▶ WRITTEN REQUEST
Repeat the material exactly, every line of it.

▶ AVAILABLE DATA

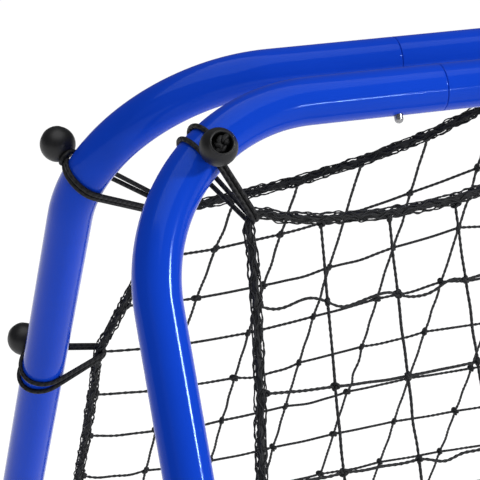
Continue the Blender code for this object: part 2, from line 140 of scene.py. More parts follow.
# Each bungee of a frame's left side: its place on the tube, its hook on the edge rope (within 7 mm of the
# model's) and the ball's angle; then which pair of strands goes the long way round the tube, that far pair's
# spread beside the ball, how far it slips down the tube on its way round, and how far the ball's mouth has
# rolled about the tube.
LOWER_BUNGEES = {
    "side_lower": ((0, SIDE_BUNGEE_Y), (0.043, SIDE_BUNGEE_Y), 80, 2, 0.0080, 0.010, 0),
    "bottom_corner": (bend_point(45), (0.078, 0.078), 92, 2, 0.0110, 0.0, 0),
    "bottom": ((TOP_BUNGEE_IN, 0), (TOP_BUNGEE_IN, 0.050), 88, 2, 0.0100, 0.0, 0),
}
UPPER_BUNGEES = {
    "front": {
        "top": ((TOP_BUNGEE_IN, 0), (TOP_BUNGEE_IN, 0.050), 90, 2, 0.0100, 0.0, 0),
        "top_corner": (bend_point(51), (0.071, 0.071), 95, 2, 0.0128, 0.0, -9),
        "side_upper": ((0, SIDE_BUNGEE_Y), (0.036, 0.300), 78, 2, 0.0080, 0.012, 0),
    },
    "rear": {
        "top": ((TOP_BUNGEE_IN, 0), (TOP_BUNGEE_IN, 0.055), 88, 2, 0.0100, 0.0, 0),
        "top_corner": (bend_point(18), (0.077, 0.132), 56, 1, 0.0095, 0.0, 30),
        "side_upper": ((0, SIDE_BUNGEE_Y), (0.042, 0.2865), 75, 2, 0.0125, 0.004, 0),
    },
}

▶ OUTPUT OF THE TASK
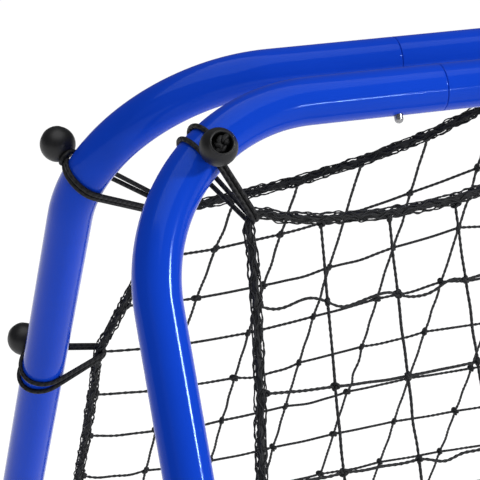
Continue the Blender code for this object: part 2, from line 140 of scene.py. More parts follow.
# Each bungee of a frame's left side: its place on the tube, its hook on the edge rope (within 7 mm of the
# model's) and the ball's angle; then which pair of strands goes the long way round the tube, that far pair's
# spread beside the ball, how far it slips down the tube on its way round, and how far the ball's mouth has
# rolled about the tube.
LOWER_BUNGEES = {
    "side_lower": ((0, SIDE_BUNGEE_Y), (0.043, SIDE_BUNGEE_Y), 80, 2, 0.0080, 0.010, 0),
    "bottom_corner": (bend_point(45), (0.078, 0.078), 92, 2, 0.0110, 0.0, 0),
    "bottom": ((TOP_BUNGEE_IN, 0), (TOP_BUNGEE_IN, 0.050), 88, 2, 0.0100, 0.0, 0),
}
UPPER_BUNGEES = {
    "front": {
        "top": ((TOP_BUNGEE_IN, 0), (TOP_BUNGEE_IN, 0.050), 90, 2, 0.0100, 0.0, 0),
        "top_corner": (bend_point(51), (0.071, 0.071), 95, 2, 0.0128, 0.0, -9),
        "side_upper": ((0, SIDE_BUNGEE_Y), (0.036, 0.300), 78, 2, 0.0080, 0.012, 0),
    },
    "rear": {
        "top": ((TOP_BUNGEE_IN, 0), (TOP_BUNGEE_IN, 0.055), 88, 2, 0.0100, 0.0, 0),
        "top_corner": (bend_point(18), (0.077, 0.132), 56, 1, 0.0095, 0.0, 30),
        "side_upper": ((0, SIDE_BUNGEE_Y), (0.042, 0.2865), 75, 2, 0.0125, 0.004, 0),
    },
}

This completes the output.